Ringfort (Rath), Lecks, Co. Cavan
Co. Cavan |
Ringforts
In a field in Lecks, County Cavan, a low oval bank of earth and stone encloses a raised area roughly thirty metres across.
There is nothing dramatic about it, no tower, no carved stone, no obvious entrance. The original entrance has been lost entirely, and what you are left with is a quiet earthwork that has accumulated, over the centuries, two quite different and irreconcilable identities.

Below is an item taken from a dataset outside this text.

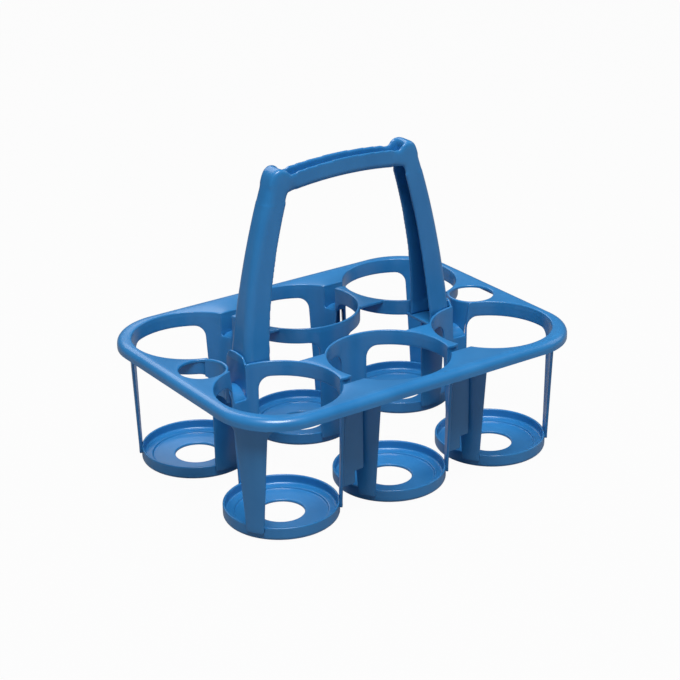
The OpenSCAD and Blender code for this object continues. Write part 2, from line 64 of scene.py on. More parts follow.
WALL = 2.0
RING_R = (ring_high.x - ring_low.x) / 2
BORE_R = RING_R - WALL
MID_R = RING_R - WALL / 2
PITCH = (corner_low.x + corner_high.x) / 2
ROW_Y = -(ring_low.y + ring_high.y) / 2
DECK_Z, UNDER_Z, BAND_Z = ring_high.z, deck_low.z, ring_low.z
DECK_HALF = deck_high.xy
SAUCER_R = (saucer_high.x - saucer_low.x) / 2
SAUCER_H = saucer_high.z
LEG_Z = box("leg_front_middle_left")[0].z

# Sizes in millimetres that only the looks need: how far one form runs into the next, then each form's own

LAP = 0.5
DECK_CORNER, DECK_CORNER_STEP = 44.5, 3
EDGE_R, SHELL_EDGE_R, ISLAND_EDGE_R, RIB_EDGE_R, COLUMN_EDGE_R = 1.0, 0.5, 0.85, 0.4, 0.6

# Legs: arches between them, and their widths at the band and at the foot
ARCH_R, LEG_FOOT_R = 9.5, 1.6
LEG_TURN = 58.2
LEG_TOP, LEG_FOOT = 27.0, 14.2
INNER_TOP, INNER_FOOT = 25.4, 20.0

# Notches: beside the post webs, and between the sockets and the finger holes
NOTCH_TOP_R, NOTCH_FLOOR_R = 1.2, 2.0
BRIDGE_OUT, BRIDGE_IN, FILLER_IN = 15.0, 31.1, 24.9
BRIDGE_CREST, BRIDGE_EDGE_R = 1.0, 0.1
SIDE_FLOOR, SIDE_CREST, SIDE_CREST_R = 86.0, 88.0, 10.9
SADDLE_OUT, SADDLE_IN, SIDE_SADDLE_LAP = 1.5, 1.0, 0.2
SIDE_SADDLE_CELLS, END_SADDLE_CELLS = (10, 4), (6, 16)
END_FLOOR, END_CREST, END_CREST_R = 77.3, 85.0, 16.2
END_FOOT_X, END_DECK_X, END_DECK_LAP = 112.2, 115.5, 0.9
END_SADDLE_HALF, END_SADDLE_LAP, HOLE_SADDLE_LAP = 11.0, 0.6, 0.4

# Post webs
WEB_STEP_W, WEB_STEP_Z, WEB_CORNER_R = 7.9, 32.0, 1.5
WEB_LAP, WEB_RISES = 1.0, 12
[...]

A rath, or ringfort, was typically a circular or oval enclosure used as a defended farmstead during the early medieval period, its bank and ditch marking the boundary of a family's living space and livestock. This one in Lecks measures approximately 32 metres on its longer axis and 30 metres across. What makes it unusual is the layering of local belief around it. Writing in 1948, the scholar Davies noted that the rath was locally believed to be a church site, suggesting a Christian reuse or reinterpretation of an older enclosure, something that happened often enough in early Irish settlement. But running alongside that tradition is a separate and older-sounding piece of local memory, recorded from 1740, that identifies the site as a children's burial ground. These were known in Irish as cillíní, unconsecrated patches of ground where unbaptised infants and others excluded from the churchyard were quietly interred. The fact that both traditions attach themselves to the same earthwork points to the way a single place can absorb several layers of meaning, none of them necessarily wrong, and none entirely provable.